Construction worker shortage?

Panelists said with growth in sports and starting projects in addition to the stadium and Raiders headquarters — the Las Vegas Convention Center expansion, Resorts World and Steve Wynn’s new Paradise Park project among them — there’s also a growing concern about a potential shortage of construction workers.

There’s little doubt that Southern Nevada’s new sports facilities are transitioning the region, just as they did in Denver in the early 1990s.

Keynote speaker Glenn Mueller, a real estate and construction management professor at the University of Denver, said the arrival of Coors Field, the home of Major League Baseball’s Colorado Rockies, dramatically changed Denver’s lower downtown.

Mueller said the area, known as LoDo, once was populated with warehouses and homeless people.

“The mayor has said that people now actually walk around down there,” Mueller said.

Denver’s light-rail system has connected downtown with suburbs for easy transit into the city center. The city has turned a major commercial strip on 16th Street into a pedestrian mall.

Now, he said, businesses and office workers regularly scheduled open houses on opening day of the baseball season and wear Rockies’ colors at each other’s offices.

New Denver issue

Development has expanded in Denver with new mixed-use properties at or near light-rail stations and a new problem — apartment overbuilding — is the city’s new issue downtown.

Mueller said downtown is transitioning again with the conversion of some warehouse properties into grow houses to support Colorado’s recreational and medicinal marijuana industry that began ahead of Nevada in 2014.

The Big League City panel featured Kerry Bubolz, president of the Vegas Golden Knights, Lawrence Epstein, president and chief operating officer of Zuffa, parent company of UFC, and Terry Jicinsky, senior president of operations for the Las Vegas Convention and Visitors Authority, and was moderated by UNLV President Len Jessup.

Panelists concurred that Las Vegas’ current sports boom has been fed by the success of the Golden Knights, the National Hockey League’s most successful expansion franchise, the expected arrival of the Raiders in 2020, the rise in popularity of UFC, the securing of a second annual NASCAR race at Las Vegas Motor Speedway and this year’s arrival of the WNBA Las Vegas Aces, which portends the potential to get an NBA franchise.

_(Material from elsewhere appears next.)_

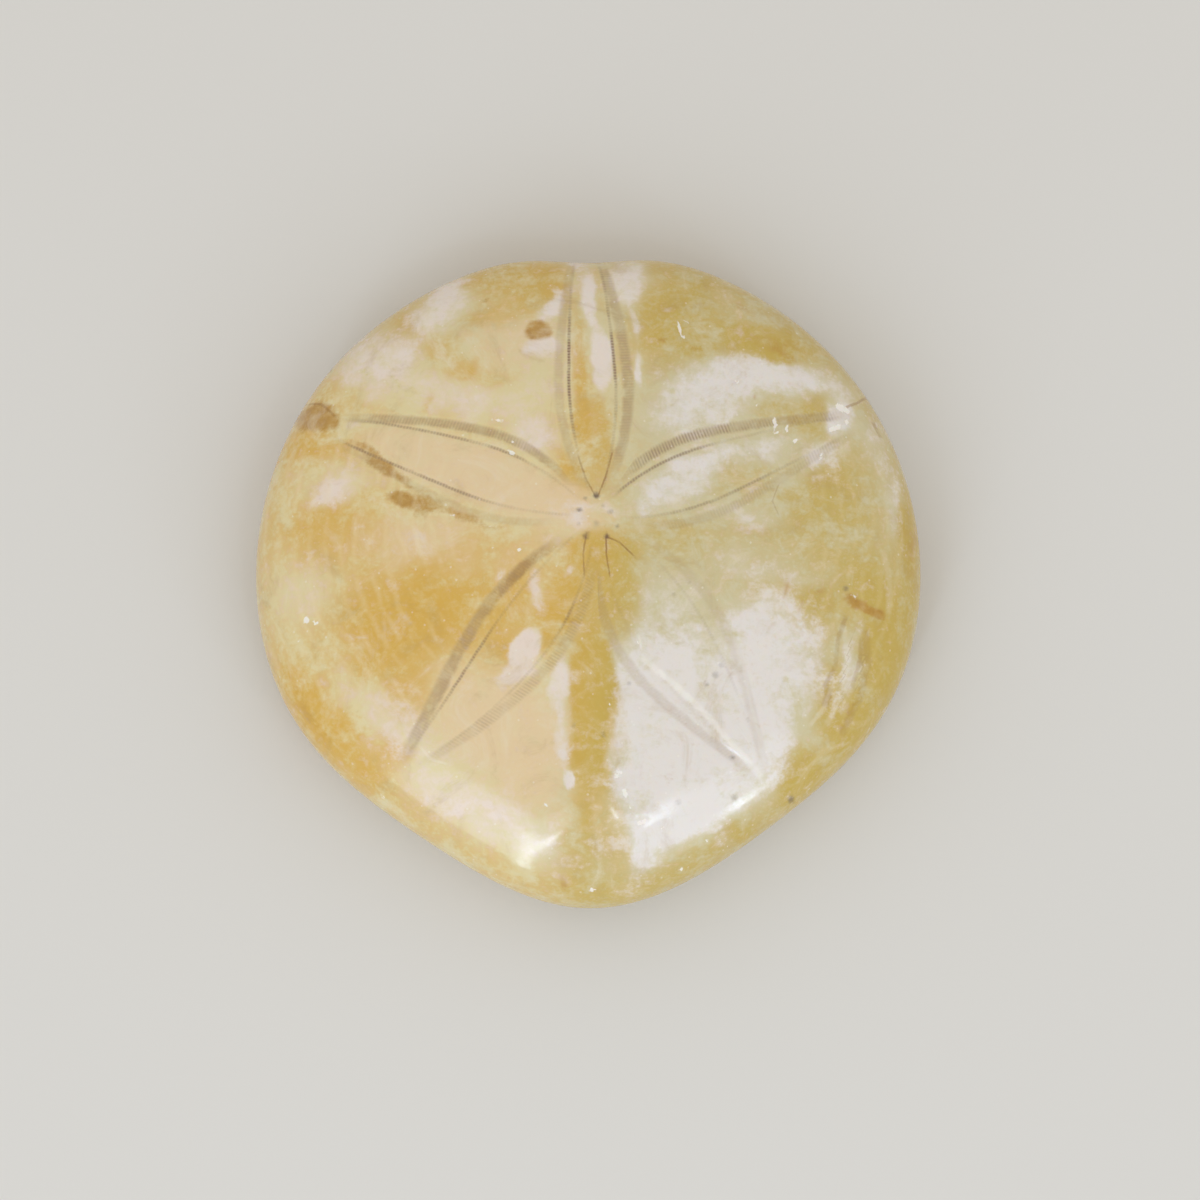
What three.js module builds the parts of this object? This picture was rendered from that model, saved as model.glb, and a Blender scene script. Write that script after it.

Panelists also noted minor-league advancements with this year’s arrival of the Las Vegas Lights FC United Soccer League team and the relocation of the Las Vegas 51s baseball team to a new stadium in Summerlin in 2019.

Epstein noted that while Las Vegas has always been home to big-time entertainment, sports offers the opportunity for every game to be broadcast on television — a great marketing tool for the city.

Big events coming

That type of exposure and the collaboration between UNLV and the LVCVA to bring 2016’s final presidential debate to Las Vegas provided more awareness about the city and could lead to events like a political convention as well as big sports events like the Super Bowl, the NCAA Final Four basketball games and the NCAA’s Frozen Four finals for collegiate hockey.

Las Vegas already is in the running for a Super Bowl once the stadium is built, and representatives of the Raiders and Las Vegas Stadium Authority also have reached out to secure one or more games for the 2026 World Cup soccer tournament.